In the lesson where they did time series analysis (apple stock), I sensed how the instructors knew machine learning and stats but did not connect to real world and specifically trading. And that of course is the key to this thread - moving from the abstract to the real world.

(As a small digression I remember thinking how educators could do a ral service by interviewing people who are working in their own fields and ask them what are both the good and bad of their professions - what the reality is.)

So I have created an ARFF file (the Weka format) with CL daily OHLC & vol. Weka has readers to pull in CSV formats and Excel formats (among others such as db). However, the CSV convertor gave errors and the Excel showed my date as numeric (so the format one sees for a date 25-Oct-2107 or 10/25/2017 etc is not how the spreadsheet stores it 43034=numeric not date).

So it was quite a bother to find a work-a-around to create a file with the date as a date and not numeric.

November 1st, 2017, 07:17 PM

As I was starting to learn about ML I listened to a series of fast paced youtubes.

I thought I would include then if they are of interest to others.

intro to deep learning

Intro in Deep learning 2

Sentiment Analysis 3

waldeinsamkeit - alone in the woods connecting to nature

Math used in neural nets 4

Predicting Stock Prices - Learn Python for Data Science Siraj Raval

How to Make an Image Classifier - Intro to Deep Learning #6

This isn't on ML but interesting
HOw to learn

[yt]https://www.youtube.com/channel/UCWN3xxRkmTPmbKwht9FuE5A/videos[/yt]

November 1st, 2017, 07:39 PM

I have added info about ML into the summary page

logit

November 1st, 2017, 08:11 PM

In the 3rd Weka course they show how to use the forecasting package and give an example of Apple stock daily values and forecasting tomorrow's closing price with the previous closes. The absolute mean error is looked at as a measure of success of the forecasting.

For daytraders having an estimate of today's closing price is not the first thing on our list of things we would like estimates of. Now for the apple stock the error is considered small by the instructor (not knowing about trading and in reference to other kinds of ML.

I got to thinking what is the baseline error?
If you give a trader a O/H/L/C daily series the very first thing to see is what is the change between one days close and another.

1. a simple prediction without ML is using yesterday's change as the estimate of today's.

others might be:
2. yesterdays close as an estimate of today's (we know this won't be correct except on most days but in a flat trend the mean absolute error could be low).
3. just using today's open as an estimate of the close
4. today's open + yesterday's change from open to close.

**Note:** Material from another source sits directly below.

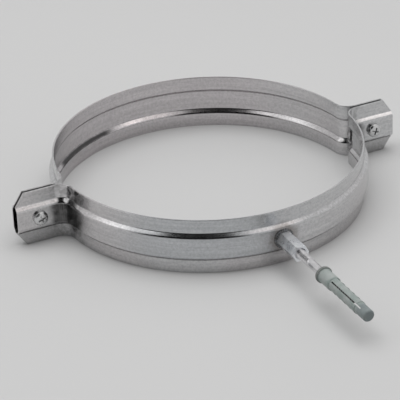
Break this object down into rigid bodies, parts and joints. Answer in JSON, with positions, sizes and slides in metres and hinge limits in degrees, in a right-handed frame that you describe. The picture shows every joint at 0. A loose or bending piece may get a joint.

November 3rd, 2017, 02:42 PM

If you would like to try time series analysis - forcasting, you could download Weka, and then the forecasting add-in package. With those you can watch the youtube lesson :

Advanced Data Mining with Weka (1.3: timeseriesForecasting package)

I suggest pausing and duplicating what the instructor is doing with apple stock prices.

I have created an ARFF file for CL daily prices (see attached zip) for you to play/learn with.

Weka has data-loaders for
CSV, DB, and XLS (Excel) files. (I haven't tried the db loader). Though the xls works fine for most files, for ones with a date column it see the date as numeric not date and so I went through some machinations with notepad and then manually created the ARFF header.

Here is the Weka Explorer showing how you open the CLdaily.arff file and the Forecasting tab (which shows once you add -in the package.)

November 3rd, 2017, 03:12 PM

I have run the CLdaily file 3 times once with each of the learning schemes.
The goal is to get the lowest Mean Abs Error.

All 3 learning schemes are about the same on test data (the last 30 percent of the data held-out for testing).
$0.79, $0.84, $0.81 (linreg, SMO, NN respectively).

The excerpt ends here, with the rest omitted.